Y a los lienzos vuelvo ahora. Comparten algo con su maestro, hay una inestabilidad en sus destinos que no se puede aclarar del todo, a veces faltan trozos, como en el enigmático bodegón de los membrillos que se podía ver el año pasado en el Petit Palais. Por lo general está en el Museo de Arte de Cataluña, pero su procedencia es desconocida. Algunos expertos piensan que es una parte de un cuadro mayor, pero esto no le importa a las frutas, están allí como el ejercicio de un maestro de zen, como un enigma por solucionar, cosas muy poderosas y autónomas. Unos cuadros han desaparecido sin dejar huella; otros, que formaban parte de un grupo, han explotado como grupo y se han expandido por toda la tierra. Ahora están por primera vez juntos de nuevo, luego, cuando acabe la exposición, tendrán que despedirse otra vez para siempre o hasta dentro de un par de siglos. Entonces irá el ángel con el vestido naranja radiante (una vez en el monasterio cartujo de Nuestra Señora de la Defensión en Jerez de la Frontera) de nuevo a Grenoble; los otros dos que le flanqueaban irán a Nueva York y a Cádiz.
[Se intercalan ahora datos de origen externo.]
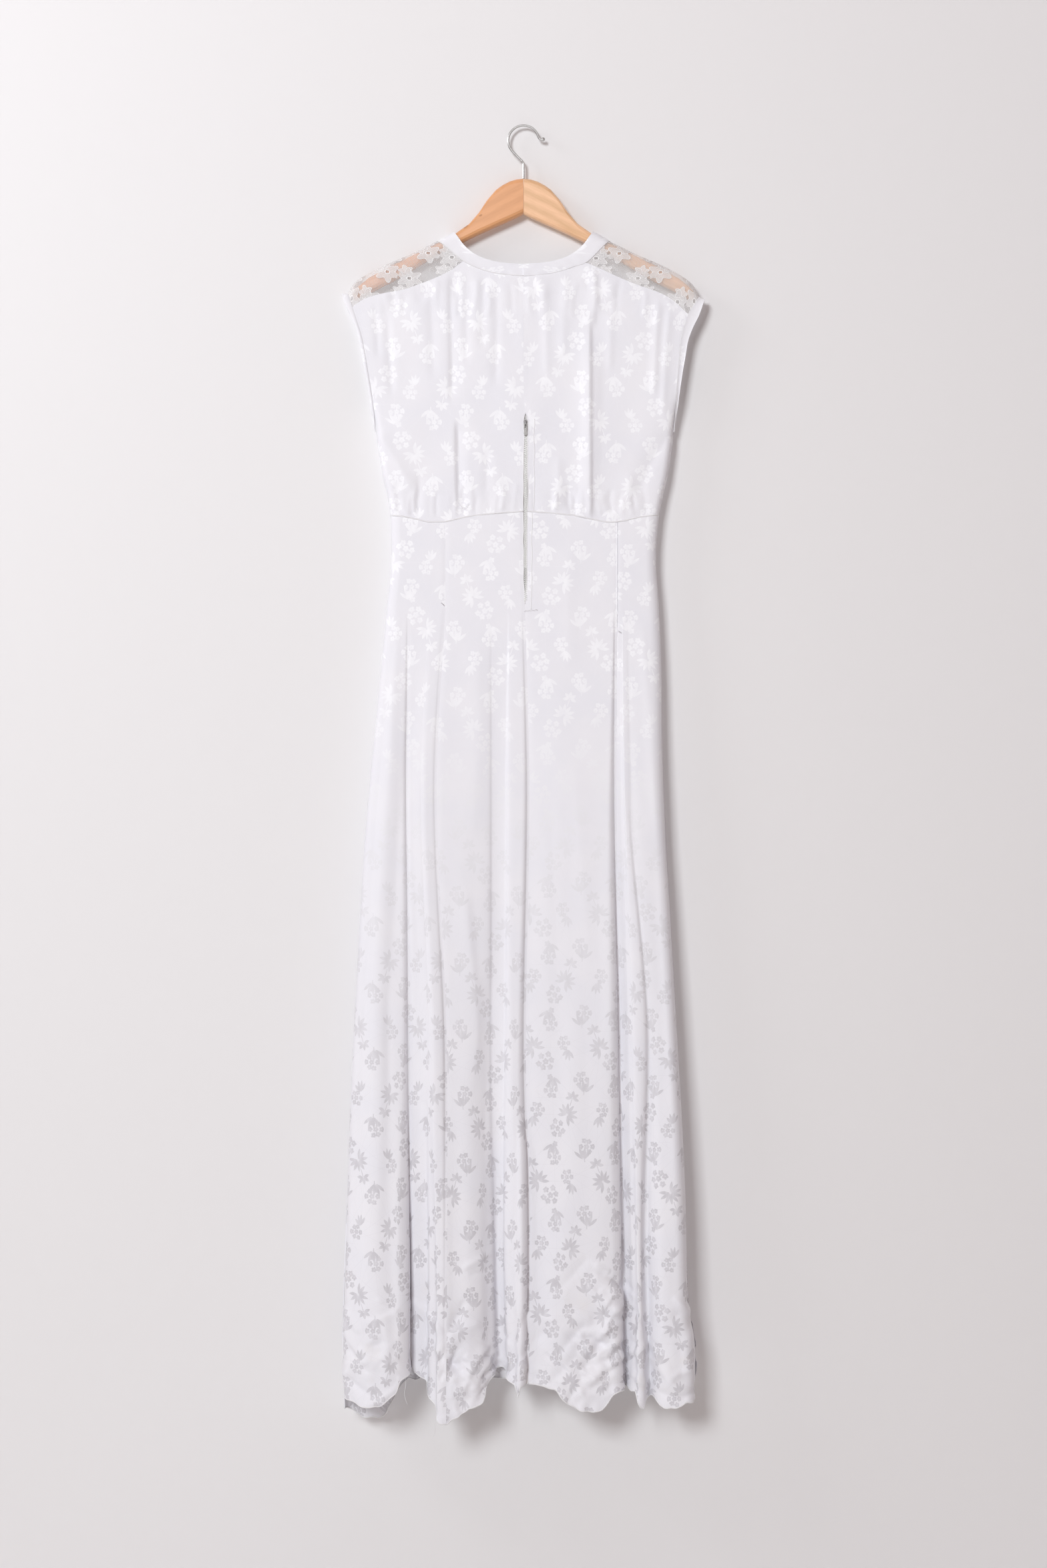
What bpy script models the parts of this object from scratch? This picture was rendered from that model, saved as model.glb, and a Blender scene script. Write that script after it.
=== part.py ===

Mientras escribo esto hay en mi mesa una postal de La Santa Faz. La representación de esa representación está en todos los libros que tengo, pero la postal es mi preferida porque la compré en Valladolid, en el museo donde vi el cuadro por primera vez. La Santa Faz pintada por Francisco de Zurbarán, que se denominaba pintor de ymaginaria con Y, la pitagórica letra que señala dos direcciones (Andrés Manuel Calzada, Estampas de Zurbarán). Pintor de la fantasía. Se puede decir. La leyenda cuenta que Jesucristo en su camino al Gólgota, con el instrumento que sería el emblema de la cristiandad a la espalda, se secó el sudor en el sudario de Verónica. El «auténtico» sudario, que se conserva en Milán, muestra la terrible imagen frontal de la cabeza su friente de un hombre. La ymaginaria de Zurbarán lo pinta diferente, tres cuartos de perfil, la oreja izquierda hacia delante, pero eso es todo. Este rostro no es literalmente un rostro, no está allí. No hay ojos, sólo si de verdad lo quieres hay una boca, al fin y al cabo en ese sitio debería haber una. Pero el sitio está vacío, falta la cara, una mancha color de tela en la aureola naranja, como óxido, rojiza, de cabello y barba.